"I don't know why, but somewhere I got the idea I wanted to be an architect," he said. "When I got out of the Army, I applied at USC, but a gal in admissions chuckled. She said the school was turning down 'A' students."
But a personal appeal to a dean helped get him into USC on a conditional basis. Moonlighting at an architectural firm during his schooling gave him a jump on his career: While most of his classmates had to accept apprenticeship jobs after graduating in 1961, Pagliuso opened a firm in Palos Verdes with an associate from his moonlighting days.
One of the firm's early projects was an apartment-sports club complex at the Balboa Bay Club in Newport Beach.

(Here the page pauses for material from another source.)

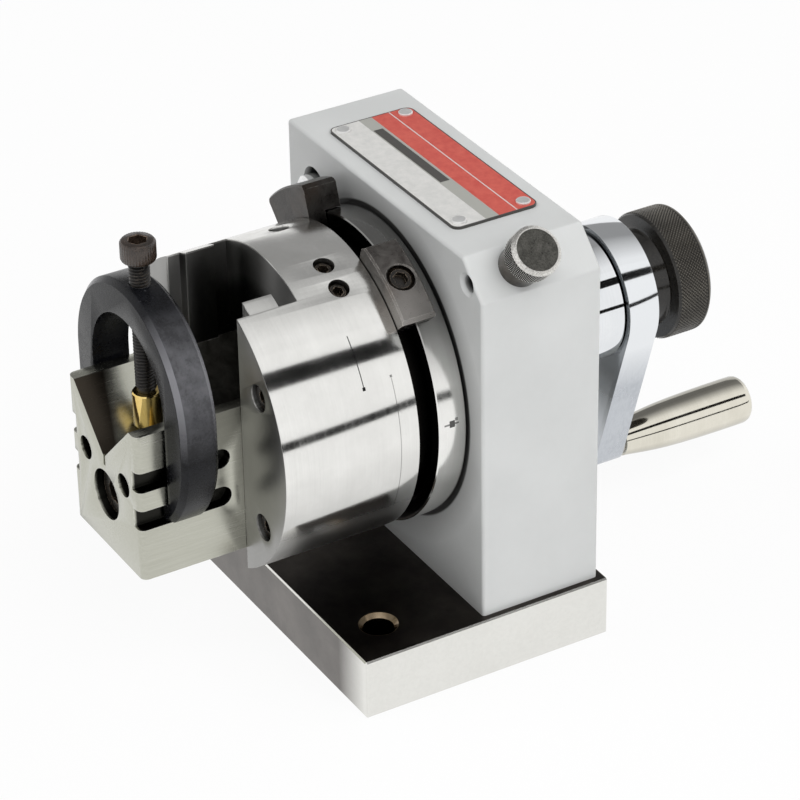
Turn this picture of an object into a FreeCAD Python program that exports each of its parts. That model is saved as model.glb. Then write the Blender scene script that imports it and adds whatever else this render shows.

In 1968, Pagliuso opened a Honolulu office. Four years later, he bought it from his partners in an amicable parting of the ways. "My partners wanted to close the office, but I didn't," he said.
The office grew while state, national and international awards rolled in for projects Pagliuso handled in Hawaii, Australia, Japan and other Pacific Rim countries.
Meanwhile, the ownership of Media Five became dispersed as more architects were accepted as partners. Pagliuso and two others own the largest block, which amounts to 22%, he said.
Among the firm's regular clientele are Regent International in Hong Kong, which owns the Beverly Wilshire Hotel; Seibu Corp. and Tokyu Co., both in Tokyo; and Rosewood Corp., a Dallas company that owns the Hana Ranch Hotel.
Sometimes, the different cultures in distant lands have led to altercations.
While redesigning the Vanuatu Tokyu Hotel on the South Pacific island of Vanuatu, "the natives got a little restless, and one of the workers bit the ear off an Australian manager," Pagliuso said.
Media Five also has an office and a staff of 130 in Southport, Australia, near the famed Surfers Paradise beach. The office works only on Australian projects, he said. The number of personnel will be surpassed by the Costa Mesa office within a few years.
Work isn't slowing down in the Pacific Rim, he said, but Media Five has stopped marketing its services in Asia, preferring to concentrate on the half dozen or so Asian clients it has and to start anew on the mainland.
"In a way, I guess I also decided it was time to come home," Pagliuso said.